Dataset content:
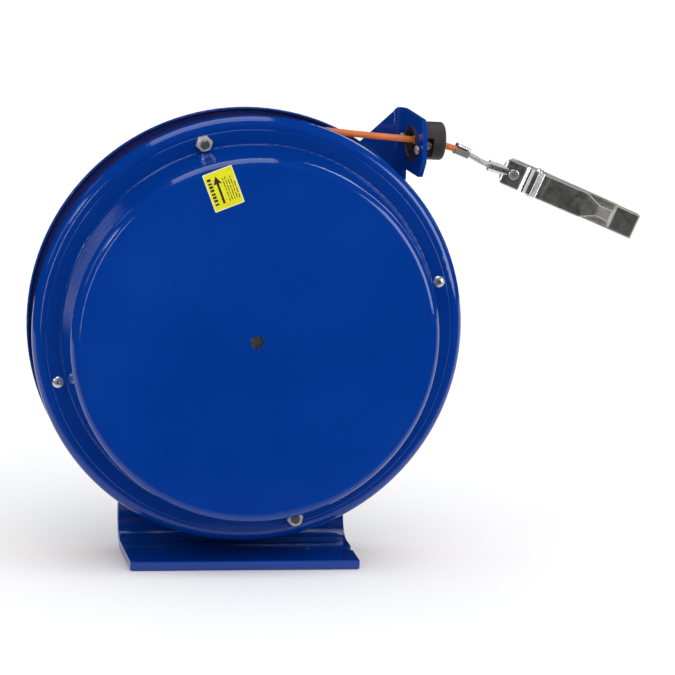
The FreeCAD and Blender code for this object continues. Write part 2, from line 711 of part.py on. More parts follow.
# ---------------------------------------------------------------- ratchet ring and its rivets
b = body("RatchetRing", A)
sk = sketch(b, "XZ_Plane", "ring_outline", -(D.rear_disc_face))
ring(sk, 0, 0, D.ring_rad)
ring(sk, 0, 0, D.ring_inner)
pd = pad(b, sk, D.ring_thick, rev=True, name="ring_plate")
skn = sketch(b, "XZ_Plane", "ring_notch", -(D.rear_disc_face))
pts = [at_polar(q(41.5), 178.5), at_polar(q(34.6), 186.0), at_polar(q(34.6), 193.5), at_polar(q(41.5), 196.0)]
loop(skn, pts)
pk = pocket(b, skn, name="notch")
polar(b, pk, skn, 12)
sk = sketch(b, "XZ_Plane", "ring_rivet_holes", -(D.rear_disc_face))
for k in range(6):
    x, z = at_polar(32.0, 20 + 60 * k)
    ring(sk, x, z, 1.6)
pocket(b, sk, name="ring_rivet_cuts")
if b.Shape.BoundBox.YMin < D.rear_disc_face.v - 0.05 or b.Shape.BoundBox.YMax > D.rear_disc_face.v + 3.7:
    raise RuntimeError("ratchet ring is on the wrong side %s" % b.Shape.BoundBox)
node(b, "ratchet_ring")
riv = []
sk = sketch(rdsc, "XZ_Plane", "ring_holes_in_disc")
for k in range(6):
    x, z = at_polar(32.0, 20 + 60 * k)
    ring(sk, x, z, 1.6)
    s1 = cyl("ring_rivet_%d_shank" % k, 1.6, D.disc_thick + D.ring_thick, x, D.rear_disc_face - D.disc_thick, A + z)
    h1 = cyl("ring_rivet_%d_tail" % k, 2.8, 1.0, x, D.rear_disc_face - D.disc_thick - 1.0, A + z)
    riv.append(fuse("ring_rivet_%d" % k, s1, h1))
pocket(rdsc, sk, name="ring_holes")
node(group("RatchetRivets", *riv), "ratchet_rivets")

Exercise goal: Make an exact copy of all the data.

Result for this task:
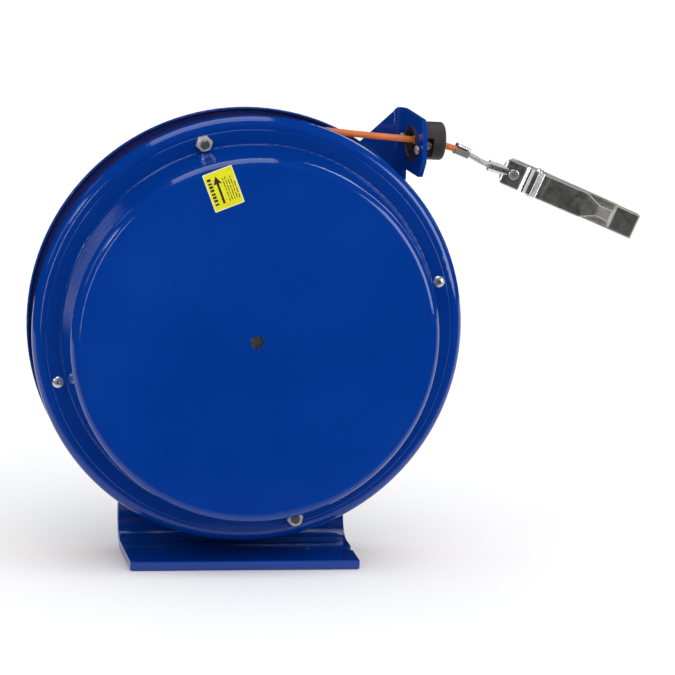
The FreeCAD and Blender code for this object continues. Write part 2, from line 711 of part.py on. More parts follow.
# ---------------------------------------------------------------- ratchet ring and its rivets
b = body("RatchetRing", A)
sk = sketch(b, "XZ_Plane", "ring_outline", -(D.rear_disc_face))
ring(sk, 0, 0, D.ring_rad)
ring(sk, 0, 0, D.ring_inner)
pd = pad(b, sk, D.ring_thick, rev=True, name="ring_plate")
skn = sketch(b, "XZ_Plane", "ring_notch", -(D.rear_disc_face))
pts = [at_polar(q(41.5), 178.5), at_polar(q(34.6), 186.0), at_polar(q(34.6), 193.5), at_polar(q(41.5), 196.0)]
loop(skn, pts)
pk = pocket(b, skn, name="notch")
polar(b, pk, skn, 12)
sk = sketch(b, "XZ_Plane", "ring_rivet_holes", -(D.rear_disc_face))
for k in range(6):
    x, z = at_polar(32.0, 20 + 60 * k)
    ring(sk, x, z, 1.6)
pocket(b, sk, name="ring_rivet_cuts")
if b.Shape.BoundBox.YMin < D.rear_disc_face.v - 0.05 or b.Shape.BoundBox.YMax > D.rear_disc_face.v + 3.7:
    raise RuntimeError("ratchet ring is on the wrong side %s" % b.Shape.BoundBox)
node(b, "ratchet_ring")
riv = []
sk = sketch(rdsc, "XZ_Plane", "ring_holes_in_disc")
for k in range(6):
    x, z = at_polar(32.0, 20 + 60 * k)
    ring(sk, x, z, 1.6)
    s1 = cyl("ring_rivet_%d_shank" % k, 1.6, D.disc_thick + D.ring_thick, x, D.rear_disc_face - D.disc_thick, A + z)
    h1 = cyl("ring_rivet_%d_tail" % k, 2.8, 1.0, x, D.rear_disc_face - D.disc_thick - 1.0, A + z)
    riv.append(fuse("ring_rivet_%d" % k, s1, h1))
pocket(rdsc, sk, name="ring_holes")
node(group("RatchetRivets", *riv), "ratchet_rivets")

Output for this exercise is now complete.